Comment 8 Min Idzelis CLA 2009-07-15 22:43:35 EDT 
(In reply to comment #7)

Ok, great!

Just wanted to also point out bug 283446 mentioned in comment #2. That bug deals with the fact that when a Job doesn't realize when a rule is transferred to it if the transfer happens *after* it already started to wait for it. That is, if

Job (rule=null)
  acquire A (owned by Thread-1)
  --(start spin-loop waiting for A)

Thread-1
  transfer A to Job

Job doesn't realize that it now has A after the transfer and stays in its spin-loop. 

Perhaps these two enhancements can be made at the same time?
Comment 9 Min Idzelis CLA 2009-07-15 22:48:09 EDT 
Oops. The reference bug in both cases was wrong. Please refer to bug 283449.
Comment 10 Min Idzelis CLA 2009-08-26 11:36:16 EDT 
Just pinging this to see to request that this be committed to be fixed in Eclipse 3.6.  

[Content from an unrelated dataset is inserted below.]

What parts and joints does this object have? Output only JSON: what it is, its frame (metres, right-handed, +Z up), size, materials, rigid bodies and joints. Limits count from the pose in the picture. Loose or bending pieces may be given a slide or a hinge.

I also want to call attention to bug 287096 which has some soft dependencies on this bug. Several adopters (Oracle/IBM) are hitting issues that can be fixed if this bug is fixed.
Comment 11 Min Idzelis CLA 2009-10-27 15:52:07 EDT 
I have a very preliminary implementation/proposal. This is a partial patch. Should be added to JobManager.java. getThreadJob() just gets the ThreadJob from the ImplicitJob's threadJobs map. 

public ISchedulingRule currentRule() {
  Thread current = Thread.currentThread();
  ISchedulingRule currentRule = null;
  synchronized (lock) {
    synchronized (implicitJobs) {
      ThreadJob job = implicitJobs.getThreadJob(current);
      if (job != null) {
        for (int i = 0; i < job.ruleStack.length; i++) {
          if (job.ruleStack[i] != null) {
            currentRule = job.ruleStack[i];
            break;
          }
        }
      } else {
        Job currentJob = currentJob();
        if (currentJob != null) {
          currentRule = currentJob.getRule();
        }
      }
    }
  }
  return currentRule;
}
Comment 12 John Arthorne CLA 2010-03-02 12:23:32 EST 
Created attachment 160651 [details]
API and implementation
Comment 13 John Arthorne CLA 2010-03-02 12:24:51 EST 
I have released this in HEAD, along with test suites in IJobManagerTest.